Render every entry verbatim.

>> START

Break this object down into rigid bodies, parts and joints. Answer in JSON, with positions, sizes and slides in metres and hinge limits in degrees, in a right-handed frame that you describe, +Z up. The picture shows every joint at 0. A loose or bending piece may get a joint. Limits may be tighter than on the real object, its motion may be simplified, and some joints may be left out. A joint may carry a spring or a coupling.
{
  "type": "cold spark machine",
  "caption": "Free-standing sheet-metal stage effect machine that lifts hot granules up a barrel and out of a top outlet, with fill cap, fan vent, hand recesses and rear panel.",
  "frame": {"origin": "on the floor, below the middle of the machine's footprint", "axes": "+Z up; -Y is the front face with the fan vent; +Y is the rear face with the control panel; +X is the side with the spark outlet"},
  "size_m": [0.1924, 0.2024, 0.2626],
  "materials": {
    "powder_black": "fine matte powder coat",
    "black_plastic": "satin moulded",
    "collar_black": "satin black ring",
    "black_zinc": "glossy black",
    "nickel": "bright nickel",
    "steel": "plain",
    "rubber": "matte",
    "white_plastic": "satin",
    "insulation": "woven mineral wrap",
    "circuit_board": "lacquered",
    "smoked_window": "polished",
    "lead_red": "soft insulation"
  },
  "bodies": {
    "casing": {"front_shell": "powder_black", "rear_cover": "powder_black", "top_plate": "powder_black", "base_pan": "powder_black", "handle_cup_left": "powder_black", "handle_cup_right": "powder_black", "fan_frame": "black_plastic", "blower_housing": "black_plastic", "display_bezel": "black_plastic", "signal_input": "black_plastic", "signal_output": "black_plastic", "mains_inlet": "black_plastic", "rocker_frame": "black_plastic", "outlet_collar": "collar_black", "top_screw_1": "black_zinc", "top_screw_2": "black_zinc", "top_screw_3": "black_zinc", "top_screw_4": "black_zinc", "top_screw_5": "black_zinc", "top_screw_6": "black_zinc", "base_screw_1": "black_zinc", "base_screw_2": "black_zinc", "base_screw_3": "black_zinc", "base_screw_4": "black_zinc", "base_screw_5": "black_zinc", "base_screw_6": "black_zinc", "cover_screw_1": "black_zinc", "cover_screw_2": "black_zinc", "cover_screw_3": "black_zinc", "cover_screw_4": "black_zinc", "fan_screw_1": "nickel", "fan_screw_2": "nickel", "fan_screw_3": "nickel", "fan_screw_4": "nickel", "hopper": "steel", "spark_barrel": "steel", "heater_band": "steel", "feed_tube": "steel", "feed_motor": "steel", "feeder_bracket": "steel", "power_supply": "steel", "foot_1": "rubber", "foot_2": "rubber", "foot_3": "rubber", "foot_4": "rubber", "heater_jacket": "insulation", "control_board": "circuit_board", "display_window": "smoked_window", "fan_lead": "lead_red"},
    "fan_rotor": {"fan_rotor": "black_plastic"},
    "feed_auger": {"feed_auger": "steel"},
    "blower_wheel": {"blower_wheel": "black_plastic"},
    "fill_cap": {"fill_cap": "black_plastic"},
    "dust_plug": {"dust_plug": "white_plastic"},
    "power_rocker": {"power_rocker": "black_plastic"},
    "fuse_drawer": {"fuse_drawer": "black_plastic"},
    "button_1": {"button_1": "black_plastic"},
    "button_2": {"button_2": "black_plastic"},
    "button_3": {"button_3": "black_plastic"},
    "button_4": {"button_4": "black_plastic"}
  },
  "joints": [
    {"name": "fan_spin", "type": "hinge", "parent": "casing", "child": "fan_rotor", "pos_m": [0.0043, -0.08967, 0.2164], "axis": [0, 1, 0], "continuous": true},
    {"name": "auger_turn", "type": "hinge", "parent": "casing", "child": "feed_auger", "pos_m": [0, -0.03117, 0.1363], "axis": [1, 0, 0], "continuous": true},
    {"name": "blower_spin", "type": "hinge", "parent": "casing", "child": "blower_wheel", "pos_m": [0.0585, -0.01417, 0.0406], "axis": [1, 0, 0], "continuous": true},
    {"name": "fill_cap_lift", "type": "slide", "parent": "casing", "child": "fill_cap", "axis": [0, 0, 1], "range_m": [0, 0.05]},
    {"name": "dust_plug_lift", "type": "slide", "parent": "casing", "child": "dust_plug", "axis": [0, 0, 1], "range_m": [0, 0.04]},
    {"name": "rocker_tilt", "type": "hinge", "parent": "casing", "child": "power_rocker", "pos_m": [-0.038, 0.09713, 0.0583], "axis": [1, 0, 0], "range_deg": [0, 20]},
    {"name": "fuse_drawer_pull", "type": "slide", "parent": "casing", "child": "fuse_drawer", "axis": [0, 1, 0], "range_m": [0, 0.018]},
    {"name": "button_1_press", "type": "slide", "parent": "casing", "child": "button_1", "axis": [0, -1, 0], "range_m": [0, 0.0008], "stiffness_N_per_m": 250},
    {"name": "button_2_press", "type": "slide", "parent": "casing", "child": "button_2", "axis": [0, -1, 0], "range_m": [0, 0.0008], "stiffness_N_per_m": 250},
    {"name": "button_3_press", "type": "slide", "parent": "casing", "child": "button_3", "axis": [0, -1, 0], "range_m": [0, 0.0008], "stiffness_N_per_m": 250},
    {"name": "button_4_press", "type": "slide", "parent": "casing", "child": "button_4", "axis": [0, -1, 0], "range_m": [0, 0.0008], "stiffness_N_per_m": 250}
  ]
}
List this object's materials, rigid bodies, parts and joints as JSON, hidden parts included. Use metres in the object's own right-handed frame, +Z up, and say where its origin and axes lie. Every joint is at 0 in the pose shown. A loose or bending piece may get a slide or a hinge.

>> END

__Written response__
Break this object down into rigid bodies, parts and joints. Answer in JSON, with positions, sizes and slides in metres and hinge limits in degrees, in a right-handed frame that you describe, +Z up. The picture shows every joint at 0. A loose or bending piece may get a joint. Limits may be tighter than on the real object, its motion may be simplified, and some joints may be left out. A joint may carry a spring or a coupling.
{
  "type": "cold spark machine",
  "caption": "Free-standing sheet-metal stage effect machine that lifts hot granules up a barrel and out of a top outlet, with fill cap, fan vent, hand recesses and rear panel.",
  "frame": {"origin": "on the floor, below the middle of the machine's footprint", "axes": "+Z up; -Y is the front face with the fan vent; +Y is the rear face with the control panel; +X is the side with the spark outlet"},
  "size_m": [0.1924, 0.2024, 0.2626],
  "materials": {
    "powder_black": "fine matte powder coat",
    "black_plastic": "satin moulded",
    "collar_black": "satin black ring",
    "black_zinc": "glossy black",
    "nickel": "bright nickel",
    "steel": "plain",
    "rubber": "matte",
    "white_plastic": "satin",
    "insulation": "woven mineral wrap",
    "circuit_board": "lacquered",
    "smoked_window": "polished",
    "lead_red": "soft insulation"
  },
  "bodies": {
    "casing": {"front_shell": "powder_black", "rear_cover": "powder_black", "top_plate": "powder_black", "base_pan": "powder_black", "handle_cup_left": "powder_black", "handle_cup_right": "powder_black", "fan_frame": "black_plastic", "blower_housing": "black_plastic", "display_bezel": "black_plastic", "signal_input": "black_plastic", "signal_output": "black_plastic", "mains_inlet": "black_plastic", "rocker_frame": "black_plastic", "outlet_collar": "collar_black", "top_screw_1": "black_zinc", "top_screw_2": "black_zinc", "top_screw_3": "black_zinc", "top_screw_4": "black_zinc", "top_screw_5": "black_zinc", "top_screw_6": "black_zinc", "base_screw_1": "black_zinc", "base_screw_2": "black_zinc", "base_screw_3": "black_zinc", "base_screw_4": "black_zinc", "base_screw_5": "black_zinc", "base_screw_6": "black_zinc", "cover_screw_1": "black_zinc", "cover_screw_2": "black_zinc", "cover_screw_3": "black_zinc", "cover_screw_4": "black_zinc", "fan_screw_1": "nickel", "fan_screw_2": "nickel", "fan_screw_3": "nickel", "fan_screw_4": "nickel", "hopper": "steel", "spark_barrel": "steel", "heater_band": "steel", "feed_tube": "steel", "feed_motor": "steel", "feeder_bracket": "steel", "power_supply": "steel", "foot_1": "rubber", "foot_2": "rubber", "foot_3": "rubber", "foot_4": "rubber", "heater_jacket": "insulation", "control_board": "circuit_board", "display_window": "smoked_window", "fan_lead": "lead_red"},
    "fan_rotor": {"fan_rotor": "black_plastic"},
    "feed_auger": {"feed_auger": "steel"},
    "blower_wheel": {"blower_wheel": "black_plastic"},
    "fill_cap": {"fill_cap": "black_plastic"},
    "dust_plug": {"dust_plug": "white_plastic"},
    "power_rocker": {"power_rocker": "black_plastic"},
    "fuse_drawer": {"fuse_drawer": "black_plastic"},
    "button_1": {"button_1": "black_plastic"},
    "button_2": {"button_2": "black_plastic"},
    "button_3": {"button_3": "black_plastic"},
    "button_4": {"button_4": "black_plastic"}
  },
  "joints": [
    {"name": "fan_spin", "type": "hinge", "parent": "casing", "child": "fan_rotor", "pos_m": [0.0043, -0.08967, 0.2164], "axis": [0, 1, 0], "continuous": true},
    {"name": "auger_turn", "type": "hinge", "parent": "casing", "child": "feed_auger", "pos_m": [0, -0.03117, 0.1363], "axis": [1, 0, 0], "continuous": true},
    {"name": "blower_spin", "type": "hinge", "parent": "casing", "child": "blower_wheel", "pos_m": [0.0585, -0.01417, 0.0406], "axis": [1, 0, 0], "continuous": true},
    {"name": "fill_cap_lift", "type": "slide", "parent": "casing", "child": "fill_cap", "axis": [0, 0, 1], "range_m": [0, 0.05]},
    {"name": "dust_plug_lift", "type": "slide", "parent": "casing", "child": "dust_plug", "axis": [0, 0, 1], "range_m": [0, 0.04]},
    {"name": "rocker_tilt", "type": "hinge", "parent": "casing", "child": "power_rocker", "pos_m": [-0.038, 0.09713, 0.0583], "axis": [1, 0, 0], "range_deg": [0, 20]},
    {"name": "fuse_drawer_pull", "type": "slide", "parent": "casing", "child": "fuse_drawer", "axis": [0, 1, 0], "range_m": [0, 0.018]},
    {"name": "button_1_press", "type": "slide", "parent": "casing", "child": "button_1", "axis": [0, -1, 0], "range_m": [0, 0.0008], "stiffness_N_per_m": 250},
    {"name": "button_2_press", "type": "slide", "parent": "casing", "child": "button_2", "axis": [0, -1, 0], "range_m": [0, 0.0008], "stiffness_N_per_m": 250},
    {"name": "button_3_press", "type": "slide", "parent": "casing", "child": "button_3", "axis": [0, -1, 0], "range_m": [0, 0.0008], "stiffness_N_per_m": 250},
    {"name": "button_4_press", "type": "slide", "parent": "casing", "child": "button_4", "axis": [0, -1, 0], "range_m": [0, 0.0008], "stiffness_N_per_m": 250}
  ]
}
List this object's materials, rigid bodies, parts and joints as JSON, hidden parts included. Use metres in the object's own right-handed frame, +Z up, and say where its origin and axes lie. Every joint is at 0 in the pose shown. A loose or bending piece may get a slide or a hinge.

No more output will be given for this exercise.